Prior to this, “Breaking Bad” and “Homeland” were probably the most violent TV shows I’d watched. It’s likely not the violence that affected me, but the way the violence caught me off guard.
The intention was to watch a light and funny diversion at the end of a more-stressful-than-usual work week. Not exactly what you’d call trauma. Not exactly what you’d call stress.
Genuine Threats
On two occasions, I’ve been hit by drunk drivers while behind the wheel of a car. After those accidents, I noticed a mild trepidation when approaching the intersections where they had occurred. When I recognized the trepidation arising, I made a mental note that there was nothing special about the intersections (like their proximity to a bar) that made them more susceptible to drunk driving.
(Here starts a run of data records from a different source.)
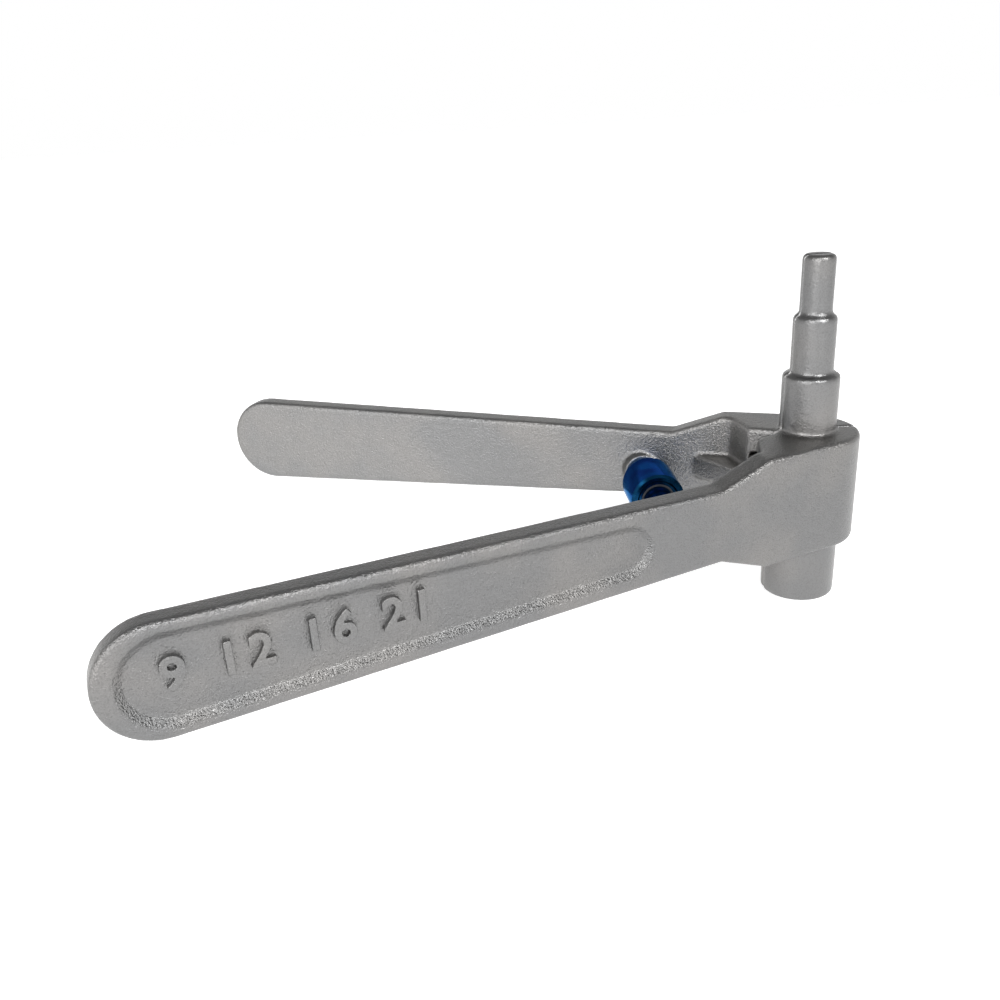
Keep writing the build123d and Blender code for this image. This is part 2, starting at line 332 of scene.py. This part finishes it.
numerals = {  # lengths in metres, left runs along the handle and floor is the recess's
    "text": "9 12 16 21", "size": 0.0114, "gap": 1.25, "left": 0.1862, "drop": 0.0009,
    "floor": 0.0131, "rise": 0.0012, "sink": 0.0004, "thick": 0.00036, "voxel": 0.0002, "rounds": 3,
}


def raisedNumerals():
    n = numerals
    words = bpy.data.curves.new("sizeNumerals", "FONT")
    words.body = n["text"]
    words.size = n["size"]
    words.space_character = n["gap"]
    words.extrude = (n["rise"] + n["sink"]) / 2
    words.offset = n["thick"]
    words.resolution_u = 8
    words.align_y = "CENTER"
    sign = bpy.data.objects.new("sizeNumerals", words)
    bpy.context.scene.collection.objects.link(sign)
    bpy.context.view_layer.update()
    graph = bpy.context.evaluated_depsgraph_get()
    mesh = bpy.data.meshes.new_from_object(sign.evaluated_get(graph))
    bpy.data.objects.remove(sign)
    shape = bmesh.new()
    shape.from_mesh(mesh)
    bpy.data.meshes.remove(mesh)
    bmesh.ops.remove_doubles(shape, verts=shape.verts, dist=1e-6)
    letters = skinOver(shape, "numeralSkin", n["voxel"], n["rounds"])
    middle = n["floor"] + (n["rise"] - n["sink"]) / 2
    spot = lie["nearAlong"] * n["left"] + lie["nearOut"] * middle + Vector((0, 0, lie["middle"] + n["drop"]))
    turn = Matrix((-lie["nearAlong"], (0, 0, 1), lie["nearOut"])).transposed().to_4x4()
    letters.data.transform(Matrix.Translation(spot) @ turn)
    mesh = letters.data
    bpy.data.objects.remove(letters)
    return mesh


castings = {"voxel": 0.00054, "rounds": 6}  # rounds soften the edges as on a casting


def handleCasting(nodeName, name, body, finish, extras):
    piece = skinOver(mergedCopy(nodeName), name, castings["voxel"], castings["rounds"])
    shape = bmesh.new()
    shape.from_mesh(piece.data)
    for extra in extras:
        shape.from_mesh(extra)
    for face in shape.faces:
        face.smooth = True
    bpy.data.objects.remove(piece)
    mesh = bpy.data.meshes.new(name)
    shape.to_mesh(mesh)
    shape.free()
    piece = place(name, mesh, body, "cast_steel", finish)
    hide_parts(nodeName)
    print(name, "faces:", len(mesh.polygons))
    return piece


handleCasting("near_handle", "nearCasting", "near_half", "nearSteel", [raisedNumerals()])
handleCasting("far_handle", "farCasting", "far_half", "farSteel", [])


def machined(nodeName, name, body, slot, finish, corner=35):
    shape = mergedCopy(nodeName)
    for face in shape.faces:
        face.smooth = True
    for edge in shape.edges:
        edge.smooth = len(edge.link_faces) == 2 and edge.calc_face_angle(3.0) < math.radians(corner)
    mesh = bpy.data.meshes.new(name)
    shape.to_mesh(mesh)
    shape.free()
    piece = place(name, mesh, body, slot, finish)
    even = piece.modifiers.new("Even", "WEIGHTED_NORMAL")
    even.keep_sharp = True
    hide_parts(nodeName)
    return piece


machined("spring_cup", "springCup", "far_half", "blue_steel", "blueCup")
machined("cup_gland", "cupGland", "far_half", "blue_steel_dark", "blueGland")
machined("plunger_wiper", "plungerWiper", "far_half", "wiper_rubber", "wiperBlack")
machined("spring_plunger", "springPlunger", "plunger", "blue_steel", "bluePlungerShaded")
machined("plunger_seat", "plungerSeat", "near_half", "ground_steel", "seatSteel")
machined("pivot_pin", "pivotPin", "near_half", "ground_steel", "pinSteel")
machined("pin_clip", "pinClip", "near_half", "spring_steel", "springWire")
machined("tongue_bush", "tongueBush", "far_half", "bronze", "bushBronze")
machined("thrust_washers", "thrustWashers", "near_half", "bronze", "bushBronze")

coil = machined("return_spring", "returnSpring", "far_half", "spring_steel", "springWire", 60)
coil.modifiers.clear()
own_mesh(coil)
print("machined pieces made")

studio = {
    "floorSize": 6.0, "floorGap": 0.0002, "floorShade": 0.86, "floorGlow": 0.68,
    "sky": 0.33, "horizon": 1.0, "dusk": (0.24, 0.52), "lampAim": (-0.04, 0, 0),
    "keyPower": 9.0, "keySize": 0.55, "keyPlace": (0.36, -0.78, 0.66),
    "sidePower": 8.0, "sideSize": 0.9, "sidePlace": (-0.62, -0.80, 0.50),
}


def studioFloor():
    shape = bmesh.new()
    bmesh.ops.create_grid(shape, x_segments=2, y_segments=2, size=studio["floorSize"])
    bmesh.ops.translate(shape, verts=shape.verts, vec=(0, 0, cadBox[0].z - studio["floorGap"]))
    mesh = bpy.data.meshes.new("studioFloor")
    shape.to_mesh(mesh)
    shape.free()
    floor = bpy.data.objects.new("studioFloor", mesh)
    bpy.context.scene.collection.objects.link(floor)
    paper = Finish("floorPaper")
    tooth = paper.grain(900, 3.0)
    shade = studio["floorShade"]
    colour = paper.mix(tooth, grey(shade - 0.01), grey(shade + 0.01))
    mesh.materials.append(paper.done({"Base Color": colour, "Roughness": 0.9, "Emission Color": grey(1.0),
                                      "Emission Strength": studio["floorGlow"]}))


def softSky():
    world = bpy.data.worlds.new("softSky")
    bpy.context.scene.world = world
    world.use_nodes = True
    sky = Finish("softSky", world.node_tree)
    sky.place = sky.add("ShaderNodeTexCoord", out="Generated")
    height = sky.along((0, 0, 1))
    light = sky.mix(sky.ease(height, *studio["dusk"]), grey(studio["horizon"]), grey(studio["sky"]))
    backdrop = sky.add("ShaderNodeBackground", {}, {"Color": light, "Strength": 1.0})
    sky.add("ShaderNodeOutputWorld", {}, {"Surface": backdrop})


def softLamp(name, power, size, spot):
    lamp = bpy.data.lights.new(name, "AREA")
    lamp.shape = "DISK"
    lamp.size = size
    lamp.energy = power
    stand = bpy.data.objects.new(name, lamp)
    bpy.context.scene.collection.objects.link(stand)
    stand.location = spot
    aim = Vector(studio["lampAim"]) - Vector(spot)
    stand.rotation_euler = aim.to_track_quat("-Z", "Y").to_euler()


studioFloor()
softSky()
softLamp("keyLamp", studio["keyPower"], studio["keySize"], studio["keyPlace"])
softLamp("sideLamp", studio["sidePower"], studio["sideSize"], studio["sidePlace"])

camera = {"place": (-0.1012, -0.2542, 0.0914), "turn": 2.379, "tilt": 22.827, "roll": -3.554, "lens": 33.84}
lens = bpy.data.cameras.new("camera")
lens.sensor_width = 36
lens.lens = camera["lens"]
lens.clip_start = 0.01
eye = bpy.data.objects.new("camera", lens)
bpy.context.scene.collection.objects.link(eye)
aim = Matrix.Rotation(math.radians(-camera["turn"]), 4, "Z")
aim = aim @ Matrix.Rotation(math.radians(90 - camera["tilt"]), 4, "X")
aim = aim @ Matrix.Rotation(math.radians(camera["roll"]), 4, "Z")
eye.matrix_world = Matrix.Translation(camera["place"]) @ aim
bpy.context.scene.camera = eye
bpy.context.scene.view_settings.view_transform = "Standard"
print("studio ready")
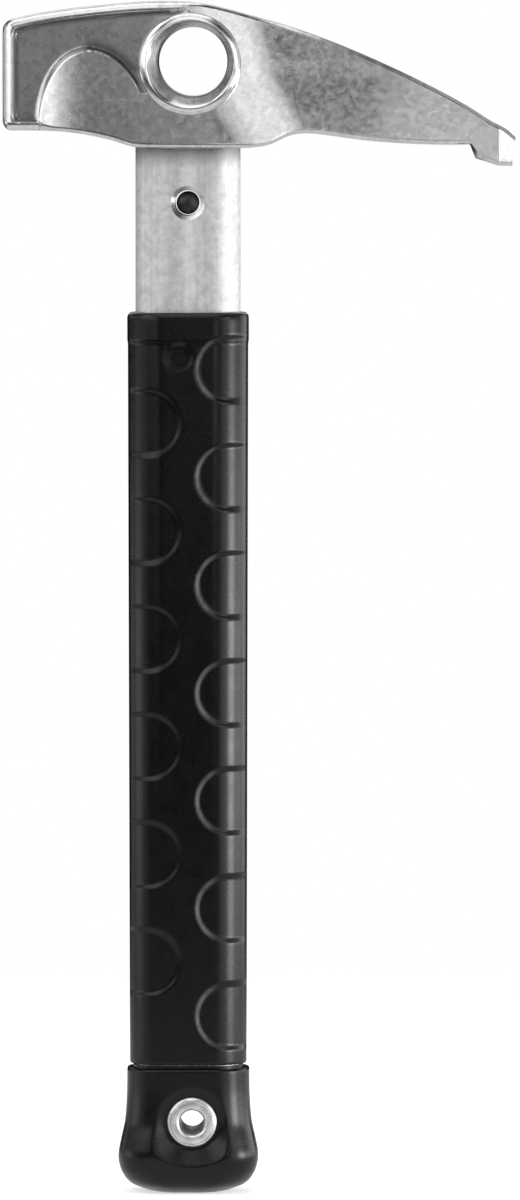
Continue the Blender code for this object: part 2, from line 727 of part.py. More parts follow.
def build_eyelet(steel):
    """Flanged barrel from the front, its far end rolled over a washer at the back."""
    seat = eyelet_seat() + FIT_GAP
    flange_face = seat + EYELET_FLANGE_THICKNESS
    washer_face = seat + WASHER_THICKNESS
    lip_start = washer_face + FIT_GAP
    lip_face = lip_start + EYELET_LIP_THICKNESS
    barrel_profile = (
        (EYELET_BORE + 2 * EYELET_EDGE, -flange_face + 0.2 * EYELET_EDGE),
        (EYELET_CREST, -flange_face),
        (EYELET_FLANGE - EYELET_ROUNDING, -flange_face + 0.3 * EYELET_ROUNDING),
        (EYELET_FLANGE, -flange_face + EYELET_ROUNDING),
        (EYELET_FLANGE, -seat),
        (EYELET_BARREL, -seat),
        (EYELET_BARREL, lip_start),
        (EYELET_LIP, lip_start),
        (EYELET_LIP - EYELET_EDGE, lip_face),
        (EYELET_BORE + EYELET_EDGE, lip_face),
        (EYELET_BORE, lip_face - EYELET_EDGE),
        (EYELET_BORE, -flange_face + 2 * EYELET_EDGE),
        (EYELET_BORE + 0.6 * EYELET_EDGE, -flange_face + 0.8 * EYELET_EDGE),
    )
    washer_profile = (
        (EYELET_BARREL + FIT_GAP, seat),
        (EYELET_FLANGE, seat),
        (EYELET_FLANGE, washer_face - WASHER_EDGE),
        (EYELET_FLANGE - WASHER_EDGE, washer_face),
        (EYELET_BARREL + FIT_GAP, washer_face),
    )
    add_piece("eyelet_barrel", turned(barrel_profile, EYELET_CENTRE), steel)
    add_piece("eyelet_washer", turned(washer_profile, EYELET_CENTRE), steel)


def main():
    clear_scene()
    forged_steel = make_material("forged_steel", (0.42, 0.42, 0.42), 1.0, 0.38)
    aluminium = make_material("anodised_aluminium", (0.62, 0.62, 0.63), 1.0, 0.42)
    pin_steel = make_material("dark_pin_steel", (0.20, 0.20, 0.20), 1.0, 0.45)
    rubber = make_material("black_rubber", (0.012, 0.012, 0.012), 0.0, 0.42)
    plastic = make_material("black_plastic", (0.020, 0.020, 0.020), 0.0, 0.50)
    eyelet_steel = make_material("plated_steel", (0.70, 0.70, 0.70), 1.0, 0.25)
    build_head(forged_steel)
    build_tube(aluminium)
    build_pin(pin_steel)
    build_grip(rubber)
    build_pommel(rubber)
    build_plug(plastic)
    build_eyelet(eyelet_steel)


main()
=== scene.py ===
import math

import bmesh
import bpy
import numpy as np
from mathutils import Matrix, Vector


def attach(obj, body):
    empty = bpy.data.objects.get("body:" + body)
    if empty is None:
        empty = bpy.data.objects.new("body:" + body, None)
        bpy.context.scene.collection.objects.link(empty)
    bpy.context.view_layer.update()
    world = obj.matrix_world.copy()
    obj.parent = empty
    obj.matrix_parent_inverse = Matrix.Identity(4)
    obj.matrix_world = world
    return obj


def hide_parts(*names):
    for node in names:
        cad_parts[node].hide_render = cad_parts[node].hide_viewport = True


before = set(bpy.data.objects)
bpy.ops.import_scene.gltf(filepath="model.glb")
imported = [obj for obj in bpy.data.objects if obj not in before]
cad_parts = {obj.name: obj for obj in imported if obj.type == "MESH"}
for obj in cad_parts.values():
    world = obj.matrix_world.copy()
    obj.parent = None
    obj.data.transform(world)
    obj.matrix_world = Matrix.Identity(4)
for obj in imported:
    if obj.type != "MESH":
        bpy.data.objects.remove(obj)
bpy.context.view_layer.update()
print("frame loaded:", ", ".join(sorted(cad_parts)))

# Pieces are modelled in millimetres, in the frame's own axes, and turned into metres at the end.
millimetre = 0.001
weld = 1e-4  # points nearer than this are one point
past = 1.0  # how far a cutting tool reaches beyond the faces that it goes through


# Shapes

def smoothStep(low, high, value):
    t = np.clip((value - low) / (high - low), 0.0, 1.0)
    return t * t * (3.0 - 2.0 * t)


def fadeOut(low, high, value):
    return 1 - smoothStep(low, high, value)


def softMin(a, b, blend):
    return (a + b - np.sqrt((a - b) ** 2 + blend * blend)) / 2


def softMax(a, b, blend):
    return (a + b + np.sqrt((a - b) ** 2 + blend * blend)) / 2


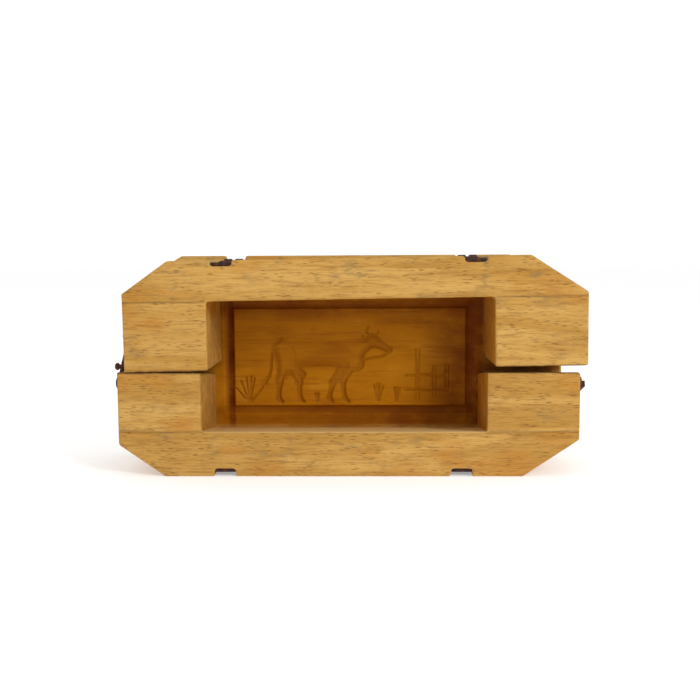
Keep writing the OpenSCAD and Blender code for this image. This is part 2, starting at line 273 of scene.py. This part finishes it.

My brain gradually reconfigured itself so that I could pass through them without undue stress.
I recognize that if someone had been injured or killed in either of those accidents, each time I approached those intersections, the strength of the unpleasant memories might well have reinforced the trepidation.
And it’s much easier to use mindful awareness to supplant a stressful event when you can anticipate a trigger (as you can when approaching a physical location) than when it comes out of nowhere (like unexpectedly graphic violence in a silly comedy).
Ten Minute Exercise
Some of the instructions from the mindfulness literature on building a more stress-resistant mind that are well worth ten minutes before bedtime include:
1. Recognizing the kinds of thoughts and emotions that lead to stress in yourself and others.
2. Recognizing the situations where these thoughts and emotions arise.
(Apparently watching graphic violence in comedy shows is stressful for me.)
3. Either avoiding those situations when optional or being vigilant about proactively supplanting stressful thoughts and emotions by cultivating beneficial thoughts and emotions if the situation is not optional.
(It’s easy for me to avoid watching violent comedies. I try to maintain vigilance while driving.)